====== Extracted information
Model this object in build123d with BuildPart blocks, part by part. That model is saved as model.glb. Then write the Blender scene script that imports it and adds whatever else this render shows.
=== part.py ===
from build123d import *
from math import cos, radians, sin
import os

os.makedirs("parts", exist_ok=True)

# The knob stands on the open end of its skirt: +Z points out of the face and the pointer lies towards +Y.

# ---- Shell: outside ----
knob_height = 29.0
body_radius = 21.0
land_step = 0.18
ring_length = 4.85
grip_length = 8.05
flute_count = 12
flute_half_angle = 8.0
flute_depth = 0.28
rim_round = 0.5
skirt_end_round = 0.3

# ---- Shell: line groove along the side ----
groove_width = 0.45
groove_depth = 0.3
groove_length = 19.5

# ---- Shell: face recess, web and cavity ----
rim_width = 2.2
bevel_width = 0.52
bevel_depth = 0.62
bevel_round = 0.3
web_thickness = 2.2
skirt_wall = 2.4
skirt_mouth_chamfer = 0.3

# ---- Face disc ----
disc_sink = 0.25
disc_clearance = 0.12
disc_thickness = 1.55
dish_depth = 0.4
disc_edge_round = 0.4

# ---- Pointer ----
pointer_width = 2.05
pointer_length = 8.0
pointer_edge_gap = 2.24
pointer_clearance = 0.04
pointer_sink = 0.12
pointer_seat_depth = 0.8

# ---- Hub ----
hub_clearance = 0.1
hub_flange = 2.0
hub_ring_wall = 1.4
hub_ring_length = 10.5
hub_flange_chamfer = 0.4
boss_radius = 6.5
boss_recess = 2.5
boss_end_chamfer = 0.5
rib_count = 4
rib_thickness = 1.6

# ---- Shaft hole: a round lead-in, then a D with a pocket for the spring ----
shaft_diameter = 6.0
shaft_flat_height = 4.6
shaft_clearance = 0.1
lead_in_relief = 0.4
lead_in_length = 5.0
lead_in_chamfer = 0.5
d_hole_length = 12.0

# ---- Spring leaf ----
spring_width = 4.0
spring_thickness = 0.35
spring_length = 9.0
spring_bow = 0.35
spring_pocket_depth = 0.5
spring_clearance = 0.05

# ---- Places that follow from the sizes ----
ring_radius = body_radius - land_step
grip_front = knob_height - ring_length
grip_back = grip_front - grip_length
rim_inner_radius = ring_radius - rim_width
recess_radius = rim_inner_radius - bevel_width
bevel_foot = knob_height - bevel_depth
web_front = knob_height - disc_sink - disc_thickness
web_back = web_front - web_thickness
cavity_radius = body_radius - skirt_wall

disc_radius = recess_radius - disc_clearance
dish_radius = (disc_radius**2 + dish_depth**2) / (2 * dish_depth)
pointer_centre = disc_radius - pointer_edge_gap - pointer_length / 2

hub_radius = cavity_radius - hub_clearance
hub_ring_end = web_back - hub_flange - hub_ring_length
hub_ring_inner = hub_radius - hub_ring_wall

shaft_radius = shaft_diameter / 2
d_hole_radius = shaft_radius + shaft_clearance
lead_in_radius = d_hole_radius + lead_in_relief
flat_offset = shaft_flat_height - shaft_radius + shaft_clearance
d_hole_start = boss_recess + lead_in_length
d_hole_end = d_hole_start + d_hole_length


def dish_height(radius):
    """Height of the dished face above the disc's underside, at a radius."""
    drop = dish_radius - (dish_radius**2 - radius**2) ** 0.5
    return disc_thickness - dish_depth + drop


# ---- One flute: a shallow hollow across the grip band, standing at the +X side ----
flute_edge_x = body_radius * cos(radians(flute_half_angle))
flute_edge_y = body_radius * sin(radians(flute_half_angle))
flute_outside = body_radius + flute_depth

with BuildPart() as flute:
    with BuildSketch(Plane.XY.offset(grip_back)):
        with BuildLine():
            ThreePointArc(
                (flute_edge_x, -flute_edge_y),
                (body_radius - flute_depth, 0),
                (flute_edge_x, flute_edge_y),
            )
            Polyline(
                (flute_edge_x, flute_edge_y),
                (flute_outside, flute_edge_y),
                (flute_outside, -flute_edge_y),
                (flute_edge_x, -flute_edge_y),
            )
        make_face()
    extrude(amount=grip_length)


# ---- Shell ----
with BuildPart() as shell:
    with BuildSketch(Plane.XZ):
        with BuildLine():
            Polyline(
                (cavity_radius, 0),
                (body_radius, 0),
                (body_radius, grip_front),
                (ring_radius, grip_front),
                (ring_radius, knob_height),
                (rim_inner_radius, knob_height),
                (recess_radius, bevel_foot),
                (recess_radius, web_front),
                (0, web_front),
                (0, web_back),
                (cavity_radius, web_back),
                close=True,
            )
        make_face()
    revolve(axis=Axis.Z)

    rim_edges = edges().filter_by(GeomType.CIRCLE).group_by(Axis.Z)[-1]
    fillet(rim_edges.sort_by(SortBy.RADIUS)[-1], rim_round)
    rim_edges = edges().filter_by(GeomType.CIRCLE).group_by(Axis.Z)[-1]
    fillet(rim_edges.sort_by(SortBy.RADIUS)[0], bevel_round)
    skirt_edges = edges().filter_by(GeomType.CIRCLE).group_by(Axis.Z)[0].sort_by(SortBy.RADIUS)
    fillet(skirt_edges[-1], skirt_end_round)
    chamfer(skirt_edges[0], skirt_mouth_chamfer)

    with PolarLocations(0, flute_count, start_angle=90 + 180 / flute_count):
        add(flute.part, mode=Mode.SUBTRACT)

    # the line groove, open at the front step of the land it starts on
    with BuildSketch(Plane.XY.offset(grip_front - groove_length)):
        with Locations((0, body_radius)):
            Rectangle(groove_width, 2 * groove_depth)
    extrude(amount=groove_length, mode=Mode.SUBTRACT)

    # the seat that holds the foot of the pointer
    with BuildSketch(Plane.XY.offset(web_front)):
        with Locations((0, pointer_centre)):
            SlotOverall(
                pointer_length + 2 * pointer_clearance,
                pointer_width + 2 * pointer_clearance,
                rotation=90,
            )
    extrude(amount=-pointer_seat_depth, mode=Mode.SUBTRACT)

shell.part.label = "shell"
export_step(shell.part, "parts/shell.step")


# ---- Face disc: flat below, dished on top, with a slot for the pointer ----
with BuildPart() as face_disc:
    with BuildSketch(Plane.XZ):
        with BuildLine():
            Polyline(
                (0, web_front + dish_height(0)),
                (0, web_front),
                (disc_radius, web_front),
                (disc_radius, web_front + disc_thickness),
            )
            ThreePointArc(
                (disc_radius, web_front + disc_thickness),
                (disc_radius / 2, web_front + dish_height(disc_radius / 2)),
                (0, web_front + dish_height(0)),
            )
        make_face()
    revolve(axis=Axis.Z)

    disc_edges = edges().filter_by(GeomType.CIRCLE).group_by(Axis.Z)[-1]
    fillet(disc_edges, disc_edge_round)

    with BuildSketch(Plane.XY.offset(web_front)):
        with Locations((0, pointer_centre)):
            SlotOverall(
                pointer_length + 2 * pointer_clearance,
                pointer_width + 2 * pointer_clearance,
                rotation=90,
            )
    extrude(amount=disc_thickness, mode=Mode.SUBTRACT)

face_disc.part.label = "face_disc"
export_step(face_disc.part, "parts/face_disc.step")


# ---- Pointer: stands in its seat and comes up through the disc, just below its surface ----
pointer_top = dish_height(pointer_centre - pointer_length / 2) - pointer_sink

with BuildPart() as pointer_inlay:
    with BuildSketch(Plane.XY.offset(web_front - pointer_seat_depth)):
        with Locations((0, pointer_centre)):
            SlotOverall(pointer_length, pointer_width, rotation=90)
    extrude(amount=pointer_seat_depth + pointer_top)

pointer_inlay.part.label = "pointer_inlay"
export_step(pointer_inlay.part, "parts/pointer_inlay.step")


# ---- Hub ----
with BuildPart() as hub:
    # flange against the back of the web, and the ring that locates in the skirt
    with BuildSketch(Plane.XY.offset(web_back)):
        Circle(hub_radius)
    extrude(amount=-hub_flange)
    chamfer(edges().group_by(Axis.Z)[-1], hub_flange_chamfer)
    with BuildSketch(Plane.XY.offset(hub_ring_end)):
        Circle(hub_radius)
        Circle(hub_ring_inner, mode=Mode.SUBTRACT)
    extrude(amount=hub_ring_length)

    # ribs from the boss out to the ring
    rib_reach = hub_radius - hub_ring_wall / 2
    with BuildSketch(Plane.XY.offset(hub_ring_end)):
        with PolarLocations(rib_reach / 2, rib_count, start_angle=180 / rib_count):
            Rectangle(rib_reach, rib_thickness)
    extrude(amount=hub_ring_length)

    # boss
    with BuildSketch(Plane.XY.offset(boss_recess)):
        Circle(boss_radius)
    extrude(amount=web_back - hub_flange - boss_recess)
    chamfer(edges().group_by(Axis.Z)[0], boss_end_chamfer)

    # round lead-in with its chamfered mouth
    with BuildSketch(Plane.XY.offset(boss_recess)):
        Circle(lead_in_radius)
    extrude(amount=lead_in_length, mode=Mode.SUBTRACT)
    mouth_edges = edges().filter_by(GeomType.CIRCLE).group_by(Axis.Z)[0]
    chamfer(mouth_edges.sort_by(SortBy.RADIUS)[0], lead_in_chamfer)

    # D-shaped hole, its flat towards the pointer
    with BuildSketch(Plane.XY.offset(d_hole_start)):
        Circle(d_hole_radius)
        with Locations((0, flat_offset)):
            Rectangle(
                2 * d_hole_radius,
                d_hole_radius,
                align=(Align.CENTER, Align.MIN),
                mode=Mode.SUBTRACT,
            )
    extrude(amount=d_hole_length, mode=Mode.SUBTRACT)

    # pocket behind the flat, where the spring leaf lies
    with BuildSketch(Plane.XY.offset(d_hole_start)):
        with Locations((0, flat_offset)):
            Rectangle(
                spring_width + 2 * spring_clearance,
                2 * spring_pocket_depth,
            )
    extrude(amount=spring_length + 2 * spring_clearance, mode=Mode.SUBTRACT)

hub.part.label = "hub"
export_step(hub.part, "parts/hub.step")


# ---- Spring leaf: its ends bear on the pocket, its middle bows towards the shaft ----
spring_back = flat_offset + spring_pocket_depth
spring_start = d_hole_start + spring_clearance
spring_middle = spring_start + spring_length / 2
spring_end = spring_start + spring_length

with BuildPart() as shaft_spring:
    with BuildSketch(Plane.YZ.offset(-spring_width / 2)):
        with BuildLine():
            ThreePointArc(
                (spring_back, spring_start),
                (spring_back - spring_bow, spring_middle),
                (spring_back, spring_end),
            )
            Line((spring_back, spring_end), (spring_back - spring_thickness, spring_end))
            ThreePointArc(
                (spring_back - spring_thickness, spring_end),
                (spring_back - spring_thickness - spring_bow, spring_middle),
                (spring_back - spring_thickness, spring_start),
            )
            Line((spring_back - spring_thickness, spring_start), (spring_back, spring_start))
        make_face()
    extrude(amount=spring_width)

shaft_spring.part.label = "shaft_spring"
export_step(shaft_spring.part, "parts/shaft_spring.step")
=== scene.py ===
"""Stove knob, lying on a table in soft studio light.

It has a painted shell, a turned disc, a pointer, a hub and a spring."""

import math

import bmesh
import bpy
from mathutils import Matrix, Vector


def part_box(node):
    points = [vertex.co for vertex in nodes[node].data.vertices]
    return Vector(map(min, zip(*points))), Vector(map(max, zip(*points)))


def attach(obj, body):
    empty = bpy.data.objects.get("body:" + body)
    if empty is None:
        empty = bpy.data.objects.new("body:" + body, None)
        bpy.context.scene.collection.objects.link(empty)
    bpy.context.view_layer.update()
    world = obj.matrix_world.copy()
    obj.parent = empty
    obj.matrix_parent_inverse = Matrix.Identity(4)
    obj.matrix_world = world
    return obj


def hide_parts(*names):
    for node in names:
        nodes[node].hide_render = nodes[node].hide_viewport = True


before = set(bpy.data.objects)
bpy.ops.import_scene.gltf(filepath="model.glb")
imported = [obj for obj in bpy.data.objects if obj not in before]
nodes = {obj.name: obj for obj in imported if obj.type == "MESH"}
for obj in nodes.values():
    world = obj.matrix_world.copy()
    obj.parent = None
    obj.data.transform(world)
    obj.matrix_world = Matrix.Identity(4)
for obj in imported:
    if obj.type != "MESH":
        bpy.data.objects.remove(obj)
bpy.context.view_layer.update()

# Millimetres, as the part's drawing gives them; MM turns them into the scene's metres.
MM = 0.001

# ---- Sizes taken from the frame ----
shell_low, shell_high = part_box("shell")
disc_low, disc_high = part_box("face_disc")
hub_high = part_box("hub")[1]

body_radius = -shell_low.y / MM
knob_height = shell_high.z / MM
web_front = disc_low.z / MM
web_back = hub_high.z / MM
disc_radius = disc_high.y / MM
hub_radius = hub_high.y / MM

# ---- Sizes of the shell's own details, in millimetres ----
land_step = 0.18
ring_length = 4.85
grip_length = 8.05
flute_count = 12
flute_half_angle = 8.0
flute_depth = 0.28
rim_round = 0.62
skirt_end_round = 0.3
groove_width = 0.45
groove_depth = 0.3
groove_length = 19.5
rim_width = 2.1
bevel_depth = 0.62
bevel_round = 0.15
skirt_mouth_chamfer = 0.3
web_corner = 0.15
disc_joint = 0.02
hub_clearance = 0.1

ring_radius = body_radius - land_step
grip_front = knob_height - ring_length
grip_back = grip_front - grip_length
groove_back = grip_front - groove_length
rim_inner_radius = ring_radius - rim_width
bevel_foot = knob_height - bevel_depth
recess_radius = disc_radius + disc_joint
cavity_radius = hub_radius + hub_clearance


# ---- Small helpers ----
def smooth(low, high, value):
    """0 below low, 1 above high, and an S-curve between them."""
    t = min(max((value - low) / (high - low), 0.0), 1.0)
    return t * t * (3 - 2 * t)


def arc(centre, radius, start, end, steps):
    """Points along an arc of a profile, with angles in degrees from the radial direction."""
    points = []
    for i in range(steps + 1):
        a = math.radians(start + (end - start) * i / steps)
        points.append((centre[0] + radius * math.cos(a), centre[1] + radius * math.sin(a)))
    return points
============
====== Extracted information
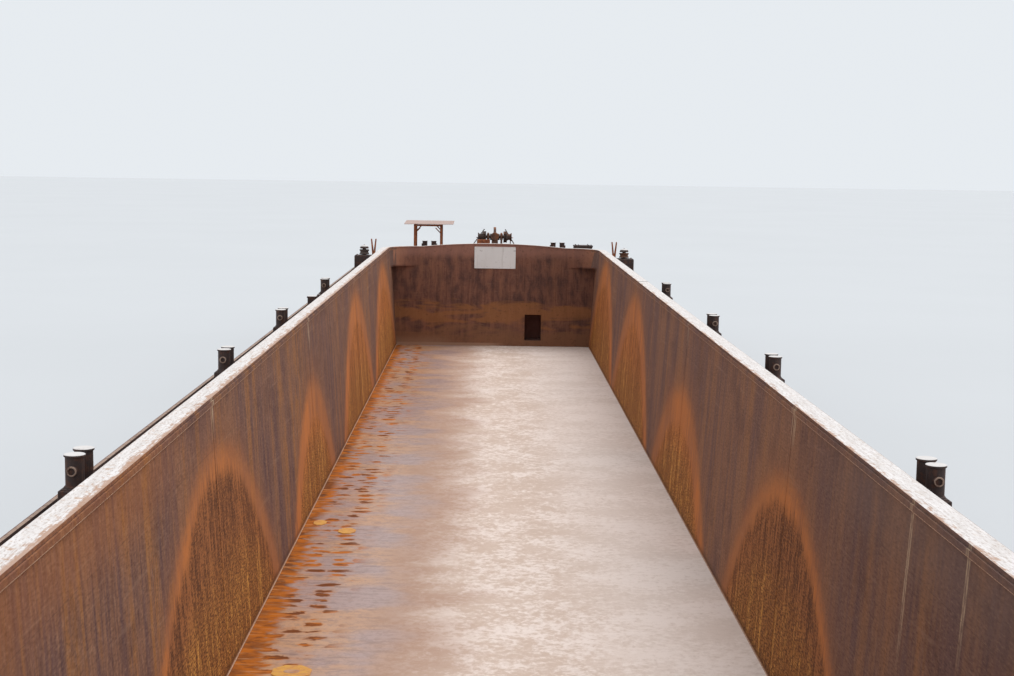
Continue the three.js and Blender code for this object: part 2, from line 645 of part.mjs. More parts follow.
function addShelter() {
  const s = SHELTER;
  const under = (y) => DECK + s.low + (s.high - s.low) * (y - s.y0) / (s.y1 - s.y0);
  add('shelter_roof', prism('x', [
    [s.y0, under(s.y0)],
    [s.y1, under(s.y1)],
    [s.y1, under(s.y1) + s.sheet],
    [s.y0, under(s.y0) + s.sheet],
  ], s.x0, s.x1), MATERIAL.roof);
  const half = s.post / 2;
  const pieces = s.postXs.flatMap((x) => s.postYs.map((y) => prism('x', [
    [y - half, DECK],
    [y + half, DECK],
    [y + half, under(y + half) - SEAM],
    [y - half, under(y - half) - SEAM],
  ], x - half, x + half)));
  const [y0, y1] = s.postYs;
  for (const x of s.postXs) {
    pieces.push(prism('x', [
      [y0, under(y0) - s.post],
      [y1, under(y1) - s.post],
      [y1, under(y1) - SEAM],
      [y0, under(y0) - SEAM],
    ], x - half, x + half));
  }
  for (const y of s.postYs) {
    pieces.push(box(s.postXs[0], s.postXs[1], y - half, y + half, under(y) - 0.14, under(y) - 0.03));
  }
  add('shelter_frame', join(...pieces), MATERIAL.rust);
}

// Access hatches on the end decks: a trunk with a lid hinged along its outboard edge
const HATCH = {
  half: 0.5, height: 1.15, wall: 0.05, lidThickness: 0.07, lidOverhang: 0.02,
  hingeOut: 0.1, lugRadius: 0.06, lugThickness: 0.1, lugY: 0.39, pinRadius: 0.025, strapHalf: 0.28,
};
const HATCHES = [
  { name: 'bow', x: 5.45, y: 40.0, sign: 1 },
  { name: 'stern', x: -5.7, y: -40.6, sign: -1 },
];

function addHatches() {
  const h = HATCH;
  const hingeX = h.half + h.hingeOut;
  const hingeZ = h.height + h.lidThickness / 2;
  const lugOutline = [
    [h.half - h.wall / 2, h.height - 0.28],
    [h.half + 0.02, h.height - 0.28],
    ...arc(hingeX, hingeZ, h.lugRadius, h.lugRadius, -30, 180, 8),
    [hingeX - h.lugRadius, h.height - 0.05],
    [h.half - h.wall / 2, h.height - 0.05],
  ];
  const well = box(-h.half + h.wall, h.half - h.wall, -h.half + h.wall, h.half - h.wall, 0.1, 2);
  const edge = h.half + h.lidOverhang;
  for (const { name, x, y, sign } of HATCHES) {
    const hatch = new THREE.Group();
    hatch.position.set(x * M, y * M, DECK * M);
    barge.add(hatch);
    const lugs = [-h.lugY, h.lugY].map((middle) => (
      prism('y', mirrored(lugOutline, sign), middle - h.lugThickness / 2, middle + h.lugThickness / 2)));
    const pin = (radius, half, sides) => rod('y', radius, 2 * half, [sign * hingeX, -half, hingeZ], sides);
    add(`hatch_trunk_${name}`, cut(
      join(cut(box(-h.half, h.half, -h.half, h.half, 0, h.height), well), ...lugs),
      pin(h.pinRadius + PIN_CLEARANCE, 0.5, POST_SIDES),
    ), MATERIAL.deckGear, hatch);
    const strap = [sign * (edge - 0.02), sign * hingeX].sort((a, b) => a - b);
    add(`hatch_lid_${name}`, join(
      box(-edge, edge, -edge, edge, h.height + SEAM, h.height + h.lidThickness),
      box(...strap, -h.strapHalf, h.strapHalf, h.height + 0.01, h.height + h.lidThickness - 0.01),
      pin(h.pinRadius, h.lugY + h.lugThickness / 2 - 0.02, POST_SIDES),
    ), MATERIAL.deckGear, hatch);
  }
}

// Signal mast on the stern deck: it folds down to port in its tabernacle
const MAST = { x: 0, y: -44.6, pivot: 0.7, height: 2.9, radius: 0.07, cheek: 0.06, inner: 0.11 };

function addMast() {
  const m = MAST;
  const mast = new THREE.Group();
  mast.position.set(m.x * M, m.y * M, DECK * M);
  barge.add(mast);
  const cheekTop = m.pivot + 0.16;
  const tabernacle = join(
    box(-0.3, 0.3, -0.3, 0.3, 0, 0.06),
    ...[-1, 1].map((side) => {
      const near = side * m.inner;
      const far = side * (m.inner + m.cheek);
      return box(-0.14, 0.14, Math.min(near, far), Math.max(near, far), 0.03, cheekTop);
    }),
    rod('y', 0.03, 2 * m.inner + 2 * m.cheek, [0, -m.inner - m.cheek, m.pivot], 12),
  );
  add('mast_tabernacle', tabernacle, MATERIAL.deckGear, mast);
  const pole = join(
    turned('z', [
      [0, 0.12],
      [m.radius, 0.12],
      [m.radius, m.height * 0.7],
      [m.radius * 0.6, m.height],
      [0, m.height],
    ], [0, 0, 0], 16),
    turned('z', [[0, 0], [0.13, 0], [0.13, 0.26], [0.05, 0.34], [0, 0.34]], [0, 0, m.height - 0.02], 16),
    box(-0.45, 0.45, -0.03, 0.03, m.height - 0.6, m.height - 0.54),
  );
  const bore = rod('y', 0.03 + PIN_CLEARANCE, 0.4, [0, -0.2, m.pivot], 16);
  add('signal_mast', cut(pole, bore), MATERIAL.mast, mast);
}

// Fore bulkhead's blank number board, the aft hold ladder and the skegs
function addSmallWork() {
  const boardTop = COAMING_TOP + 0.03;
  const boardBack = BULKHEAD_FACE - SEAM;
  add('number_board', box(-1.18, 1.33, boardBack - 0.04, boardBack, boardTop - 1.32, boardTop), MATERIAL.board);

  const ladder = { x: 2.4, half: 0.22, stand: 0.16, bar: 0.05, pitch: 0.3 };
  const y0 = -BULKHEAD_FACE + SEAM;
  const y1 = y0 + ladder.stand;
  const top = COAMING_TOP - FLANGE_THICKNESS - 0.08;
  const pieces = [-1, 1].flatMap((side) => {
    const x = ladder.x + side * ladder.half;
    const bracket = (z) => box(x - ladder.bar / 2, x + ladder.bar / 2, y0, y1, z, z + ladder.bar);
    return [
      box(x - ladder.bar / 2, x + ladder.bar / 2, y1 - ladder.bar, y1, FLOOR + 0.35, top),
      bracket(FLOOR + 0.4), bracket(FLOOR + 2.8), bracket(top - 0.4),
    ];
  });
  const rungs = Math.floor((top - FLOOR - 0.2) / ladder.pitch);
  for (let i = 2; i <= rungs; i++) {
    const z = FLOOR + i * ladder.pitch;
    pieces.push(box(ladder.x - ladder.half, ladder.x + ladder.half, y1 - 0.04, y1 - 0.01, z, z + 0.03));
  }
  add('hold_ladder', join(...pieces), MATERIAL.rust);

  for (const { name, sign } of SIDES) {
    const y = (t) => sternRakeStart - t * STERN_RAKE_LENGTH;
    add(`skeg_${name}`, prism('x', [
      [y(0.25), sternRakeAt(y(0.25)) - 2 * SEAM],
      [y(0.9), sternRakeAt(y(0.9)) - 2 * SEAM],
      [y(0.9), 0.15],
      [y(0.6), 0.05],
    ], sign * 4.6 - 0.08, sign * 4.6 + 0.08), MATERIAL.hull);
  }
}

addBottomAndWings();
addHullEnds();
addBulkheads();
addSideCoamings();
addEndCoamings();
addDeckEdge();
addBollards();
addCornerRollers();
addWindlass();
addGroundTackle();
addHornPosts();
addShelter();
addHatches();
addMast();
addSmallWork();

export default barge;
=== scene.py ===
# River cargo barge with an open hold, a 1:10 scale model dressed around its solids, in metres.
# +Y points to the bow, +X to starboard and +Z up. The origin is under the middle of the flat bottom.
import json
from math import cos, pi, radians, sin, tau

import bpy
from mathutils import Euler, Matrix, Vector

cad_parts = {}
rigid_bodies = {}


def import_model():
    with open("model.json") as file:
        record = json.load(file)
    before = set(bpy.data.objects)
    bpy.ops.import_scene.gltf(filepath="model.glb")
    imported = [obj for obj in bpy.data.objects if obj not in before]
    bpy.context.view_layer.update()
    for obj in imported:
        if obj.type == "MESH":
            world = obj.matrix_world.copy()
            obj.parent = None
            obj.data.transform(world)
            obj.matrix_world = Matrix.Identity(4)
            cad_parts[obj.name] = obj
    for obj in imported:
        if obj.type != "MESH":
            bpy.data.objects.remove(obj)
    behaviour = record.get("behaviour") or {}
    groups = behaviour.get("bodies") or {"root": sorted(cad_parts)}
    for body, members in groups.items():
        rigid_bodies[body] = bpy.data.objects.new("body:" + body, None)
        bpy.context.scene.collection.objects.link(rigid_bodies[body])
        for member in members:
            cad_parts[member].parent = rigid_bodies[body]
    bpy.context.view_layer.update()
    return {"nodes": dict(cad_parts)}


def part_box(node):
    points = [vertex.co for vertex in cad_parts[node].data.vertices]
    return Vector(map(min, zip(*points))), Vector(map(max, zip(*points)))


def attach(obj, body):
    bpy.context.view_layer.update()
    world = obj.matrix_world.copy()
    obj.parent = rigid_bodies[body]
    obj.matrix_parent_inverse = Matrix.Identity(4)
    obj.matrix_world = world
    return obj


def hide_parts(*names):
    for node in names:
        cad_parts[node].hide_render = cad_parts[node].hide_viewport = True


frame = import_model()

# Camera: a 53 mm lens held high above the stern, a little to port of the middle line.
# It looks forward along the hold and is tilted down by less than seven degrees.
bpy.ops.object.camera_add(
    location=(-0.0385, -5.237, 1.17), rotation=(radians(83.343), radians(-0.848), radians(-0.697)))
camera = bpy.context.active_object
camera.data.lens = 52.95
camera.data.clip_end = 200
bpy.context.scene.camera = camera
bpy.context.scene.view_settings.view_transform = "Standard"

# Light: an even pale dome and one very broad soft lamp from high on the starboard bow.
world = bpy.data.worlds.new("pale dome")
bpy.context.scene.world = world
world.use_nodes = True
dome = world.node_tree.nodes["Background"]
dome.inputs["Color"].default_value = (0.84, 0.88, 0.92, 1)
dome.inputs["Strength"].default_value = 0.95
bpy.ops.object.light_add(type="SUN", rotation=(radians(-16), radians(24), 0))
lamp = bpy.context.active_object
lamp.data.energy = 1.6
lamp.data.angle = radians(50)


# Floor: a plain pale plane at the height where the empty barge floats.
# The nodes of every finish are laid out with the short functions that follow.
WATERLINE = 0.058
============
Retype only what lies between the line bearing "spring_start), (spring_back, spring_start))" and the line bearing "obj.parent = empty", keeping both of those lines.

            Line((spring_back - spring_thickness, spring_start), (spring_back, spring_start))
        make_face()
    extrude(amount=spring_width)

shaft_spring.part.label = "shaft_spring"
export_step(shaft_spring.part, "parts/shaft_spring.step")
=== scene.py ===
"""Stove knob, lying on a table in soft studio light.

It has a painted shell, a turned disc, a pointer, a hub and a spring."""

import math

import bmesh
import bpy
from mathutils import Matrix, Vector


def part_box(node):
    points = [vertex.co for vertex in nodes[node].data.vertices]
    return Vector(map(min, zip(*points))), Vector(map(max, zip(*points)))


def attach(obj, body):
    empty = bpy.data.objects.get("body:" + body)
    if empty is None:
        empty = bpy.data.objects.new("body:" + body, None)
        bpy.context.scene.collection.objects.link(empty)
    bpy.context.view_layer.update()
    world = obj.matrix_world.copy()
    obj.parent = empty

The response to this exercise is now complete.